The female opera roles used to be played by young men as it was considered indecent for men and women to work together as actors. Qing Emperor Qianlong explicitly forbade female actors for his new Beijing operas. The ‘women’ talk with a high pitched sing-song voice and sing in falsetto. This came to an end with the creation of the PRC and now women play the female roles.
The make-up is put on thickly over much of the face in standard designs and color schemes with well understood conventions. White make-up is used to clearly identify the villain; black for kind but forceful characters. Generals and warriors have bright red and yellow make-up as red indicates loyalty and courage; purple solemnity and fairness; green for wild and impulsive; blue for fierce and far-seeing characters. Generally the good characters have simple, smooth patterns of make-up while the evil ones have complex designs. The costume and make-up are all that is needed to identify a character.

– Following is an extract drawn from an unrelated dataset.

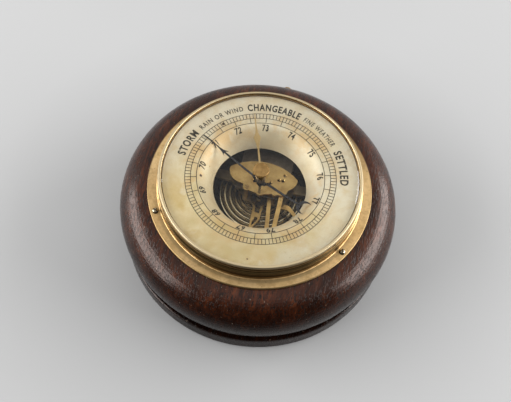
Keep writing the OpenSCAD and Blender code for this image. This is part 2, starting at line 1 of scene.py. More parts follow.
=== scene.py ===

Chinese Musical Accompaniment
Musical accompaniment is provided by a band of musicians often in plain view to the right hand side of the stage. Traditional instruments are used with heavy use of percussion. Chinese people use the phrase to go to ‘listen to the Opera’ rather than ‘watch the Opera’. Connoisseurs may sit with their eyes closed to fully appreciate the music and singing as it is such an essential part of the performance. Typically there will be about ten musicians playing a range of instruments: the erhu and huqin (stringed instruments); sheng (mouth organ); pipa (lute); suona (trumpet); gongs; wooden blocks and drums.